Financial Stability: 3 Ways to Support Your Employees
Financial Stability vs. Stress
As the United States continues to navigate the COVID-19 pandemic, more and more data shows that employees face financial stress. A recent John Hancock survey revealed that 67 percent reported financial stress in 2020, up from 44 percent before the pandemic. Since this stress impacts workers personally and how they do their jobs, it’s becoming more critical than ever for employers to step in and help workers build financial stability. Developing effective employee financial wellness programs is especially important in uncertain times.
Here are three ways companies can help their employees manage their finances.
1 – Earned Wage Access
Companies across the country are asking their staff what’s important to them. They learn that people need access to cash much more quickly than during the traditional pay cycle.
Enter earned wage access (EWA). EWA is a benefit that lets workers receive at least part of their paycheck before traditional payday. Employees request money they’ve already made and receive payment. It’s a valuable tool to help workers build financial stability.
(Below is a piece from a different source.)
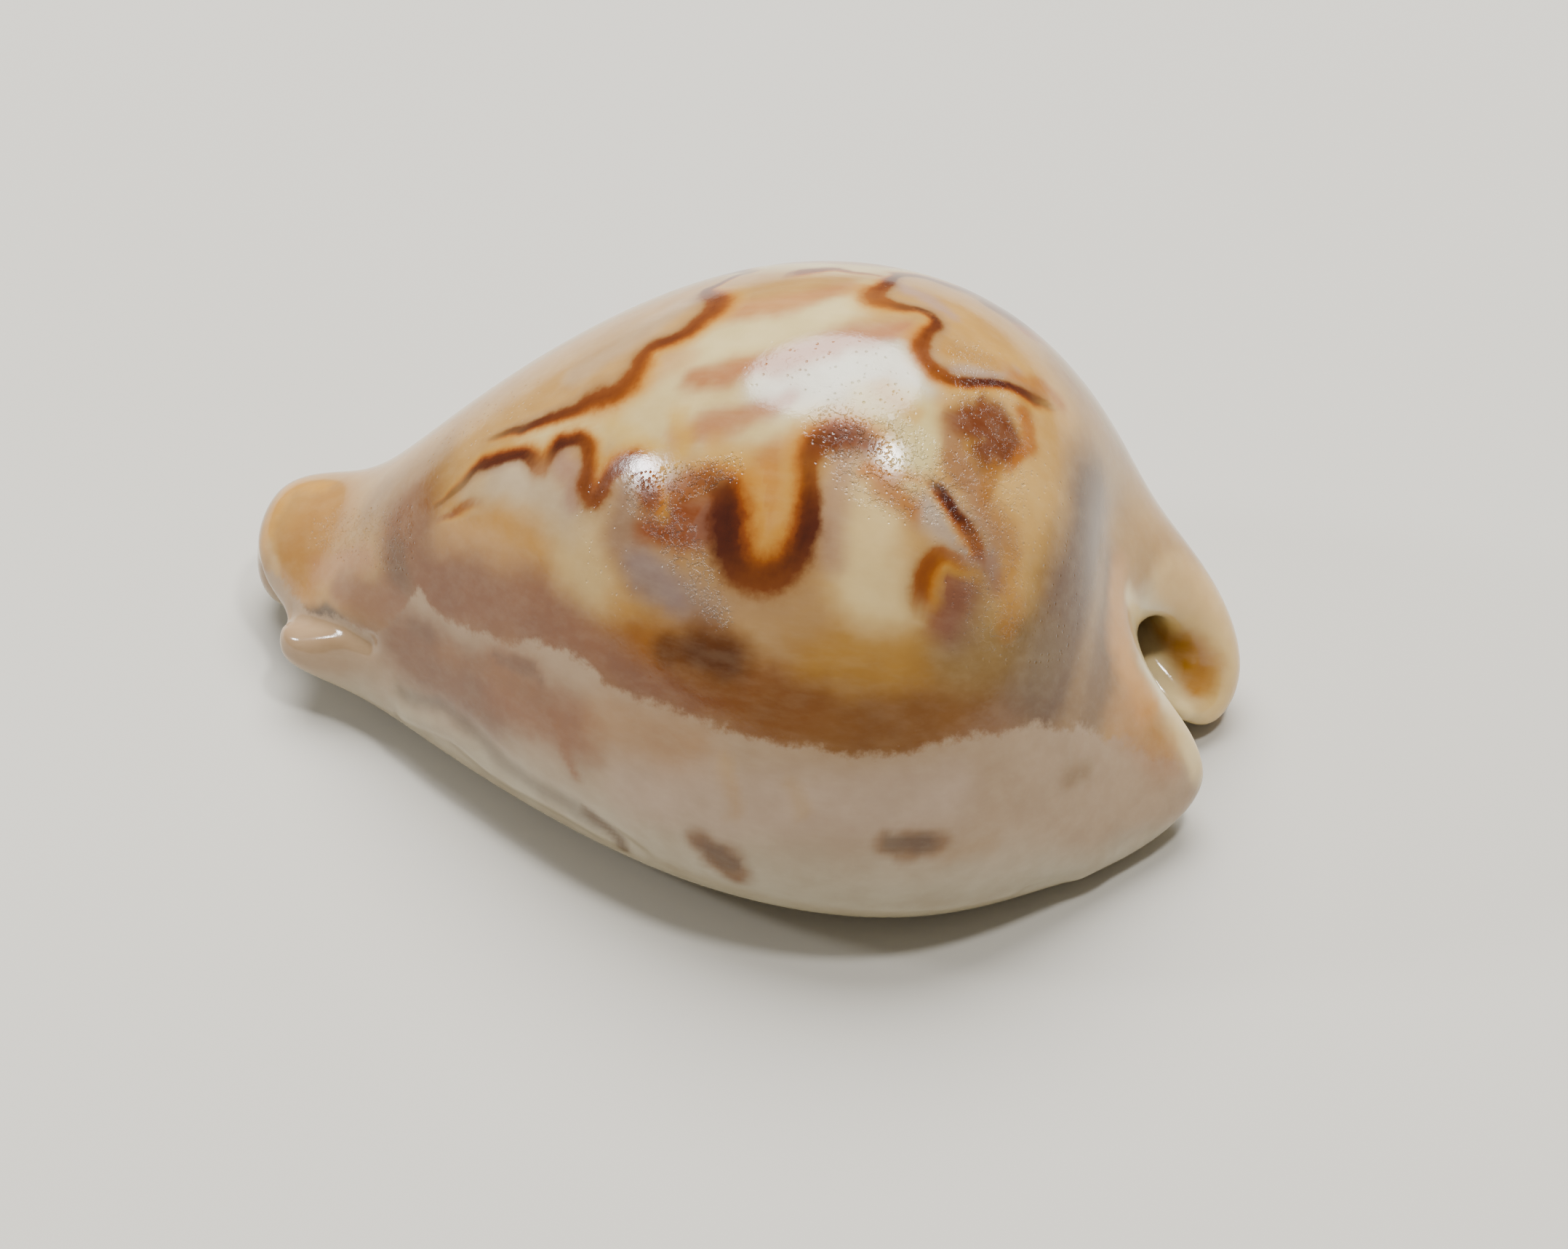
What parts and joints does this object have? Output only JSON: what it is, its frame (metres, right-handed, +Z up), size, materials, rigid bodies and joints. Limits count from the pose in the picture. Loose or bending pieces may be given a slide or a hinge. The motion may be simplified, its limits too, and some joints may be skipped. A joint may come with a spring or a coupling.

EWA, or on-demand pay, helps employees manage their short-term finances and can help with emergency costs like car problems, doctor bills, or any other unplanned expenses. Those who use EWA pay a small fee. This benefit is more helpful than credit cards, loans, or writing checks with little or no funds in their account.
2 – The “Right” Financial Stability Experts
Since not all personnel earn the same wage, uniform financial advice is irrelevant to all your employees. It helps to bring in experts who can speak to the specific challenges they face in building financial stability.
For example, some may be living paycheck to paycheck and having problems paying down debt. Others could be struggling to save for a first house. While some advice like saving for emergencies works for everyone, getting there will be a challenge for some. Providing relevant guidance to everyone will be appreciated. Offering advice and resources to staff in all life stages will help develop a well-rounded financial wellness program.
3 – Educate on Credit
Not all credit is bad, of course. But often, employees might not understand how the credit system works. Whether it’s a car loan, home loan, or some other type of loan, your staff needs to know all their options for the situations they might need it. By setting up an expert to walk them through the process, you’ll be helping them to improve their stability and become a better employee.
Undoubtedly, the stresses that started in 2020 are still impacting workers across the country. Now is an excellent time to think of ways to help them cope. EWA is a benefit that can help many of them with their short-term financial issues. Then, helping them understand their challenges and what they can do about them will pay off for everyone in the long run.